**DATA EXTRACT**
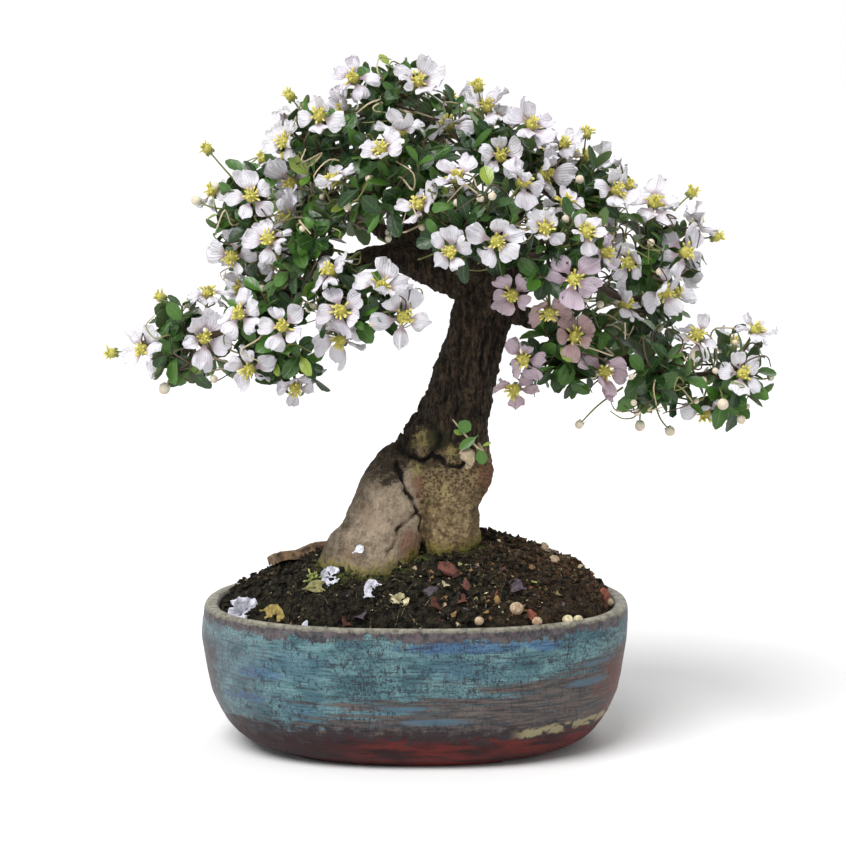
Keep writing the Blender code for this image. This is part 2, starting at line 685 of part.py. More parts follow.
def clear_of(shapes, trees):
    """Whether none of the shapes meets any of the trees."""
    own = tree_of(shapes)
    return not any(own.overlap(tree) for tree in trees)


def pad_direction(pad, point):
    """Direction of a point from a pad's middle, in the pad's own proportions."""
    offset = point - millimetres(pad.centre)
    return Vector([part / (radius * MM) for part, radius in zip(offset, pad.radii)])


def front_bloom_places():
    """Pad and place of each bloom seen from the front: on the front face of the pad it covers."""
    places = []
    for x, z in FRONT_BLOOMS:
        best = None
        for pad in FRONT_PADS:
            across = (x - pad.centre[0]) / pad.radii[0]
            up = (z - pad.centre[2]) / pad.radii[2]
            spare = 1 - across ** 2 - up ** 2
            y = pad.centre[1] - pad.radii[1] * math.sqrt(max(spare, 0.02))
            score = y * MM + OFF_PAD_COST * max(0.0, -spare)
            if best is None or score < best[0]:
                best = (score, pad, millimetres((x, y, z)))
        places.append(best[1:])
    return places


def back_bloom_places():
    """Pad and place of the blooms on the sides and back, by bearing and height on their pad."""
    by_name = {pad.name: pad for pad in PADS}
    places = []
    for name, bearing, height in BACK_BLOOMS:
        pad = by_name[name]
        turn, rise = math.radians(bearing), math.radians(height)
        direction = Vector((math.sin(turn) * math.cos(rise), -math.cos(turn) * math.cos(rise),
                            math.sin(rise)))
        spread = Vector([radius * part for radius, part in zip(pad.radii, direction)])
        places.append((pad, millimetres(pad.centre) + spread * MM))
    return places


def bloom_groups():
    """Blooms that share a pad and lie close together, up to three in a group."""
    waiting = front_bloom_places() + back_bloom_places()
    groups = []
    while waiting:
        pad, place = waiting.pop(0)
        group = [place]
        for other in list(waiting):
            near = other[0] is pad and (other[1] - place).length < GROUP_REACH
            if near and len(group) < BLOOMS_IN_GROUP:
                group.append(other[1])
                waiting.remove(other)
        groups.append((pad, group))
    return groups


def bloom_group_shapes(pad, places, core_tree, seed, grow=0.0):
    """A stalk that forks to each bloom of a group, and the blooms; None where it can't reach the core."""
    rng = random.Random(seed)
    centre = millimetres(pad.centre)
    middle = sum(places, Vector()) / len(places)
    inward = (centre - middle).normalized()
    hit = core_tree.ray_cast(middle - inward * RAY_START, inward)[0]
    if hit is None:
        return None
    root = hit - inward * STALK_GAP
    fork = hit - inward * min(FORK_REACH, 0.6 * (middle - hit).length)
    shapes = []
    for place in places:
        lean = FRONT_LEAN if place.y < BACK_HALF else BACK_LEAN
        facing = (pad_direction(pad, place).normalized() + lean).normalized()
        spin = Matrix.Rotation(rng.uniform(0, 2 * math.pi), 4, "Z")
        matrix = frame_matrix(place, facing.orthogonal(), facing) @ spin
        foot = root if len(places) == 1 else fork + (fork - place).normalized() * FORK_RADIUS * 0.6
        shapes.append(bloom_shape(matrix, foot, rng.random(), grow))
    if len(places) > 1:
        shapes.append(fork_shape(fork, root, grow))
    return shapes


def make_blooms(home, trunk_tree, core_trees, own_core_trees):
    """Every group of blooms that finds room; returns the search trees that leaves keep clear of."""
    material = make_material("petal_white")
    trees = []
    seed = 0
    queue = bloom_groups()
    while queue:
        pad, places = queue.pop(0)
        seed += 1
        shapes = bloom_group_shapes(pad, places, own_core_trees[pad.name], seed)
        grown = bloom_group_shapes(pad, places, own_core_trees[pad.name], seed, PROBE)
        others = [tree for name, tree in core_trees.items() if name != pad.name]
        free = shapes is not None and clear_of(grown, [trunk_tree] + others + trees)
        if free and clear_of(shapes, [own_core_trees[pad.name]]):
            name = "blooms_%s_%02d" % (pad.name, len(trees) + 1)
            fuse(name, shapes, material, home, millimetres(pad.centre))
            trees.append(tree_of(shapes))
        elif len(places) > 1:
            queue += [(pad, [place]) for place in places]
    return trees


def rosette_candidates(pad, rng):
    """Frames of leaf rosettes over a pad, those that face out of the crown first."""
    centre = millimetres(pad.centre)
    outward = (centre - CROWN_MIDDLE).normalized()
    golden = math.pi * (3 - math.sqrt(5))
    places = []
    for index in range(ROSETTE_TRIES):
        level = 1 - 2 * (index + 0.5) / ROSETTE_TRIES
        ring = math.sqrt(1 - level * level)
        direction = Vector((ring * math.cos(golden * index), ring * math.sin(golden * index), level))
        places.append((direction.dot(outward) + rng.uniform(-0.5, 0.5), direction))
    places.sort(key=lambda place: -place[0])
    for _, direction in places:
        spread = Vector([radius * part for radius, part in zip(pad.radii, direction)]) * MM
        place = centre + spread * ROSETTE_SHARE
        facing = (direction + ROSETTE_LEAN).normalized()
        matrix = frame_matrix(place, facing.orthogonal(), facing)
        root = centre.lerp(place, SHOOT_ROOT_SHARE / ROSETTE_SHARE)
        yield matrix @ Matrix.Rotation(rng.uniform(0, 2 * math.pi), 4, "Z"), root


def bud_shape(pad, tip, core_tree):
    """A round bud on a stalk that rises from a pad's core, or None where the stalk misses the core."""
    inward = (millimetres(pad.centre) - tip).normalized()
    hit = core_tree.ray_cast(tip, inward)[0]
    if hit is None:
        return None
    points = [hit + inward * 2.5 * MM, tip + inward * BUD_RADIUS, tip, tip - inward * BUD_RADIUS]
    radii = [STALK_RADIUS * 1.3, STALK_RADIUS, BUD_RADIUS, 0.4 * BUD_RADIUS]
    return stem_shape(points, radii)


def buds_by_pad(own_core_trees):
    """The buds that each pad carries."""
    buds = {pad.name: [] for pad in PADS}
    for tip in BUD_TIPS:
        point = millimetres(tip)
        pad = min(PADS, key=lambda item: pad_direction(item, point).length)
        shape = bud_shape(pad, point, own_core_trees[pad.name])
        if shape:
            buds[pad.name].append(shape)
    return buds


def make_sprays(home, trunk_cutter, trunk_tree, cores, core_trees, own_core_trees, bloom_trees):
    """A leafy spray for each pad: core, leaf rosettes and stalked buds in one body."""
    material = make_material("leaf_green")
    buds = buds_by_pad(own_core_trees)
    taken = list(bloom_trees)
    for number, pad in enumerate(PADS):
        rng = random.Random(100 + number)
        others = [tree for name, tree in core_trees.items() if name != pad.name]
        shapes, own = [cores[pad.name]], []
        for stalk in buds[pad.name]:
            if clear_of([stalk], [trunk_tree] + others + taken):
                shapes.append(stalk)
                own.append(tree_of([stalk]))
        rosettes = 0
        for matrix, root in rosette_candidates(pad, rng):
            if rosettes == pad.rosettes:
                break
            seed = rng.random()
            probe = leaf_rosette(matrix, root, seed, PROBE)
            if clear_of([probe], [trunk_tree] + others + taken + own):
                shapes.append(leaf_rosette(matrix, root, seed))
                own.append(tree_of([probe]))
                rosettes += 1
        fuse("leaf_spray_" + pad.name, shapes, material, home, millimetres(pad.centre), [trunk_cutter])
        taken.append(tree_of(shapes[1:]))


def make_sprout(home, trunk_tree):
    """The young shoot low on the trunk: a short stem with four leaves."""
    tip = millimetres(SPROUT_TIP)
    start = millimetres(SPROUT_ROOT)
    outward = SPROUT_OUTWARD.normalized()
    hit = trunk_tree.ray_cast(start + outward * RAY_START, -outward)[0]
    root = hit + outward * SPROUT_GAP
    shapes = [stem_shape([root, root.lerp(tip, 0.6), tip], SPROUT_STEM_RADII)]
    for place in SPROUT_LEAVES:
        along = millimetres(place) - tip
        matrix = frame_matrix(tip - along * 0.05, Vector((0, -1, 0.5)).cross(along), Vector((0, -1, 0.5)))
        blade = blade_points(SPROUT_LEAF_OUTLINE, along.length * 1.05, 0, 0)
        blade = [point + Vector((0, 0, BLADE_THICKNESS / 2)) for point in blade]
        outline = list(range(len(blade)))
        plate = plate_shape(blade, fan_across(outline), outline, BLADE_THICKNESS)
        shapes.append(moved(plate, matrix))
    return fuse("trunk_sprout", shapes, make_material("leaf_green"), home, tip)


def main():
    """Build the whole tree."""
    clear_scene()
    home = make_collection("miniature_holly_bonsai")
    cutters = make_collection("cutters")
    trunk_cutter = cutter_from("trunk_room", trunk_shapes(CLEAR), cutters)
    trunk_tree = BVHTree.FromPolygons([vert.co for vert in trunk_cutter.data.vertices],
                                      [tuple(face.vertices) for face in trunk_cutter.data.polygons])
    make_pot(home, cutters)
    make_screens(home)
    make_soil(home, trunk_cutter, cutters)
    fuse("trunk", trunk_shapes(), make_material("bark"), home, millimetres(TRUNK[0][:3]))
    cores = {pad.name: core_shape(pad) for pad in PADS}
    own_core_trees = {name: tree_of([core]) for name, core in cores.items()}
    core_trees = {pad.name: tree_of([core_shape(pad, PROBE)]) for pad in PADS}
    bloom_trees = make_blooms(home, trunk_tree, core_trees, own_core_trees)
    make_sprays(home, trunk_cutter, trunk_tree, cores, core_trees, own_core_trees, bloom_trees)
    make_sprout(home, trunk_tree)


main()
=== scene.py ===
"""Looks of the miniature holly bonsai: bark, leaves, blooms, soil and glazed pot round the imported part."""

import logging
import math
import random
from dataclasses import dataclass, field
from enum import Enum
from typing import Any, Iterator

import bpy
import numpy as np
from mathutils import Matrix, Vector, noise


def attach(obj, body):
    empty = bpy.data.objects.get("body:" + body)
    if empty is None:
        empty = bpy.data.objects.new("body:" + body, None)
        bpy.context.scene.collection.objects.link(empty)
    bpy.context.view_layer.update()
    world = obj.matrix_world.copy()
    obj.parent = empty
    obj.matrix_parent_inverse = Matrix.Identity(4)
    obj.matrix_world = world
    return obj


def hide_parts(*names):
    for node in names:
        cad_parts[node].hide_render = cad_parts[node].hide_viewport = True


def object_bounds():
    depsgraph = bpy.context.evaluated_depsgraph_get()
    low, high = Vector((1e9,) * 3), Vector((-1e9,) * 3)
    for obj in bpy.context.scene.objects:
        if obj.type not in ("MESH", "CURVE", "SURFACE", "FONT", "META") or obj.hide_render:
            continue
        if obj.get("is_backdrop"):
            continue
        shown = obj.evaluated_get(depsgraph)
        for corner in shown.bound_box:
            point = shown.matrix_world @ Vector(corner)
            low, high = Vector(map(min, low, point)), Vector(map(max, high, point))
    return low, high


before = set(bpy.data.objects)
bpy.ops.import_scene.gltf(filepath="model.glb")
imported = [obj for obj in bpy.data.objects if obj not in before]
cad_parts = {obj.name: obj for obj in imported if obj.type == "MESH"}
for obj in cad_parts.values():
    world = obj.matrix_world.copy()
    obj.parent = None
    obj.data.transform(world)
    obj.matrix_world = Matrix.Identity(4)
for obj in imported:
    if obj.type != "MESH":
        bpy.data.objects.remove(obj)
CAD_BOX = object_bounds()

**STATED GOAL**
Reproduce word for word the material above, beginning with the line that contains "low, high = Vector((1e9,)" and ending with the line that contains "point = shown.matrix_world".

**RESPONSE FOR THIS EXERCISE**
    low, high = Vector((1e9,) * 3), Vector((-1e9,) * 3)
    for obj in bpy.context.scene.objects:
        if obj.type not in ("MESH", "CURVE", "SURFACE", "FONT", "META") or obj.hide_render:
            continue
        if obj.get("is_backdrop"):
            continue
        shown = obj.evaluated_get(depsgraph)
        for corner in shown.bound_box:
            point = shown.matrix_world @ Vector(corner)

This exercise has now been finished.